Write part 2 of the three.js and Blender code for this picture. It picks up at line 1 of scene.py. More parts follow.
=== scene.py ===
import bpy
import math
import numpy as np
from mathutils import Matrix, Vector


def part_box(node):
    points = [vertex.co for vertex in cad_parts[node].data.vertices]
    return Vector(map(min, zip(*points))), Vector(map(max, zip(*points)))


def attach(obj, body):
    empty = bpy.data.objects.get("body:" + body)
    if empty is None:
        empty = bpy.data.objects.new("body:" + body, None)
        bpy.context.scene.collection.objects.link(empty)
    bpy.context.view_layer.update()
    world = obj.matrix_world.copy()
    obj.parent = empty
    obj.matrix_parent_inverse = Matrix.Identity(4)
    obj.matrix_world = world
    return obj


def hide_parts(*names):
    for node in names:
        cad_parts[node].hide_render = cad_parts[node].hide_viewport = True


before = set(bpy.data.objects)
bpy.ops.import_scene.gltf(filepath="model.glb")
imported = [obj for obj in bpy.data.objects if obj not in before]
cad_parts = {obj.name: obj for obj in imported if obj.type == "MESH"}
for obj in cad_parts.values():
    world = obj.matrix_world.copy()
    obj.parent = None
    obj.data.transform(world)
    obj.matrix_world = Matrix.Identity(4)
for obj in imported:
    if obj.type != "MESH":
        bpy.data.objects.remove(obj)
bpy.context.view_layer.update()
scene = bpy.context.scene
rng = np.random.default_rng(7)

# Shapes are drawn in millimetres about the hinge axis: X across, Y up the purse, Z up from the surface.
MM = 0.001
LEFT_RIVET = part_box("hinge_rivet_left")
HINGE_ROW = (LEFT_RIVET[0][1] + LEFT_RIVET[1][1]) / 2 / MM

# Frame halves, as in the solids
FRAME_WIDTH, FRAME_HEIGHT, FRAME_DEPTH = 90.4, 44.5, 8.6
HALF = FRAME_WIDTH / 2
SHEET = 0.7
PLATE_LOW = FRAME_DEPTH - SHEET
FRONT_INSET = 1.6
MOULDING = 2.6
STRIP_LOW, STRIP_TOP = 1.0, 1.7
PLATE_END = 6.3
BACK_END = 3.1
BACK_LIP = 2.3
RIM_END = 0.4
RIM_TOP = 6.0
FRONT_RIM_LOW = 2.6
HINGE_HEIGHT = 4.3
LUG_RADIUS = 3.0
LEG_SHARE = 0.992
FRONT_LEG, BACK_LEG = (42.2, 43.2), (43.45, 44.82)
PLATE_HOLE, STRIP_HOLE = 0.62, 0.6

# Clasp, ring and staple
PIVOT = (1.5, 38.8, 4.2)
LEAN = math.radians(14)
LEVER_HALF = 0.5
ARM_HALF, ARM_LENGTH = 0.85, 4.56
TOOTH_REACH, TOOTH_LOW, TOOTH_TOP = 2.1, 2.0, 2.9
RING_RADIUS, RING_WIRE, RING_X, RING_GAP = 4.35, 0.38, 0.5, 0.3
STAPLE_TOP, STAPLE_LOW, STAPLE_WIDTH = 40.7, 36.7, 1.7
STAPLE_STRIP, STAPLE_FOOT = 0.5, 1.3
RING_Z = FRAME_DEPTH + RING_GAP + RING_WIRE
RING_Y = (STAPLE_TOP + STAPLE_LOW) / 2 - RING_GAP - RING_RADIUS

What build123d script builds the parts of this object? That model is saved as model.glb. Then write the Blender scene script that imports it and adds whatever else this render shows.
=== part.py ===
************
▶ [TASK DETAILS]: Return the lines above exactly, keeping every word.

▶ [CORRECT ANSWER]:
Write part 2 of the three.js and Blender code for this picture. It picks up at line 1 of scene.py. More parts follow.
=== scene.py ===
import bpy
import math
import numpy as np
from mathutils import Matrix, Vector


def part_box(node):
    points = [vertex.co for vertex in cad_parts[node].data.vertices]
    return Vector(map(min, zip(*points))), Vector(map(max, zip(*points)))


def attach(obj, body):
    empty = bpy.data.objects.get("body:" + body)
    if empty is None:
        empty = bpy.data.objects.new("body:" + body, None)
        bpy.context.scene.collection.objects.link(empty)
    bpy.context.view_layer.update()
    world = obj.matrix_world.copy()
    obj.parent = empty
    obj.matrix_parent_inverse = Matrix.Identity(4)
    obj.matrix_world = world
    return obj


def hide_parts(*names):
    for node in names:
        cad_parts[node].hide_render = cad_parts[node].hide_viewport = True


before = set(bpy.data.objects)
bpy.ops.import_scene.gltf(filepath="model.glb")
imported = [obj for obj in bpy.data.objects if obj not in before]
cad_parts = {obj.name: obj for obj in imported if obj.type == "MESH"}
for obj in cad_parts.values():
    world = obj.matrix_world.copy()
    obj.parent = None
    obj.data.transform(world)
    obj.matrix_world = Matrix.Identity(4)
for obj in imported:
    if obj.type != "MESH":
        bpy.data.objects.remove(obj)
bpy.context.view_layer.update()
scene = bpy.context.scene
rng = np.random.default_rng(7)

# Shapes are drawn in millimetres about the hinge axis: X across, Y up the purse, Z up from the surface.
MM = 0.001
LEFT_RIVET = part_box("hinge_rivet_left")
HINGE_ROW = (LEFT_RIVET[0][1] + LEFT_RIVET[1][1]) / 2 / MM

# Frame halves, as in the solids
FRAME_WIDTH, FRAME_HEIGHT, FRAME_DEPTH = 90.4, 44.5, 8.6
HALF = FRAME_WIDTH / 2
SHEET = 0.7
PLATE_LOW = FRAME_DEPTH - SHEET
FRONT_INSET = 1.6
MOULDING = 2.6
STRIP_LOW, STRIP_TOP = 1.0, 1.7
PLATE_END = 6.3
BACK_END = 3.1
BACK_LIP = 2.3
RIM_END = 0.4
RIM_TOP = 6.0
FRONT_RIM_LOW = 2.6
HINGE_HEIGHT = 4.3
LUG_RADIUS = 3.0
LEG_SHARE = 0.992
FRONT_LEG, BACK_LEG = (42.2, 43.2), (43.45, 44.82)
PLATE_HOLE, STRIP_HOLE = 0.62, 0.6

# Clasp, ring and staple
PIVOT = (1.5, 38.8, 4.2)
LEAN = math.radians(14)
LEVER_HALF = 0.5
ARM_HALF, ARM_LENGTH = 0.85, 4.56
TOOTH_REACH, TOOTH_LOW, TOOTH_TOP = 2.1, 2.0, 2.9
RING_RADIUS, RING_WIRE, RING_X, RING_GAP = 4.35, 0.38, 0.5, 0.3
STAPLE_TOP, STAPLE_LOW, STAPLE_WIDTH = 40.7, 36.7, 1.7
STAPLE_STRIP, STAPLE_FOOT = 0.5, 1.3
RING_Z = FRAME_DEPTH + RING_GAP + RING_WIRE
RING_Y = (STAPLE_TOP + STAPLE_LOW) / 2 - RING_GAP - RING_RADIUS

What build123d script builds the parts of this object? That model is saved as model.glb. Then write the Blender scene script that imports it and adds whatever else this render shows.
=== part.py ===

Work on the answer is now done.